The same principle applies to any work at height situation and is governed by the Work at Height Regulations 2005.

In summary, if there is a risk of a person falling any distance in which that person may injure themselves or another person, (which could be as a result of an object falling and striking them from height), then appropriate measures, as determined by the undertaking of a suitable and sufficient risk assessment, must be taken.

In this way you will eliminate or reduce to as low as is reasonably practicable the chance of such an accident occurring.

The Regulations revolve around Regulation 4 (avoidance of risks from work at height|) and offer a series of schedules to follow when certain work access equipment is needed to provide temporary access or a working platform to undertake the work.

The Regulations can be found on this link

In relation to the requirement for handrails and other safety devices when working on a flat roof, your risk assessment should justify your safe method of work and the circumstances under which you work.

If the roof has a parapet around that prevent a person falling over (a reasonable height guide would be as for guardrails as set out in schedule 2 para 3 as this applies to construction work) and perhaps has access via a permanent staircase, then this would be considered a safe place of work and would not require extra handrails.
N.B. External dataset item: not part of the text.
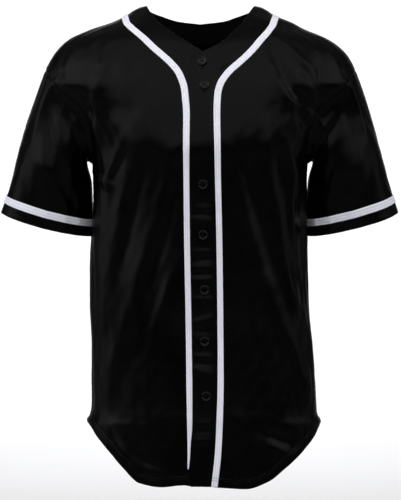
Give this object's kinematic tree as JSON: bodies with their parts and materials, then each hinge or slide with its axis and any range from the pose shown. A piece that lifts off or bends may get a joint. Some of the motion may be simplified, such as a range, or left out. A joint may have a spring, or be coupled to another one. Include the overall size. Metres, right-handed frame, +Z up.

However, if there was no permanent access, you would need to provide a safe means of access to get onto the roof. Again assess the risks in order to derive at the best equipment to minimise the risk of a fall, such as, for example, erecting a tower scaffold.

In this situation there may not be a parapet of suitable height or no parapet at all, in which case temporary guardrails may need to be erected. The need is greatest if you are required to work near the edge.

If work is confined to an area away from the edge, then perhaps guard rails only around the specific work area would be required.

Wearing of a work restraint harness, securely anchored to a safety eyebolt,  is another possibility. Here, the length of lanyard prevents the worker from reaching the edge and thus prevents the worker from being in a position to fall .

The individual site specific circumstances will dictate what is necessary. It is your responsibility as an employer to carry out your risk assessment to determine what will constitute your safe method of work.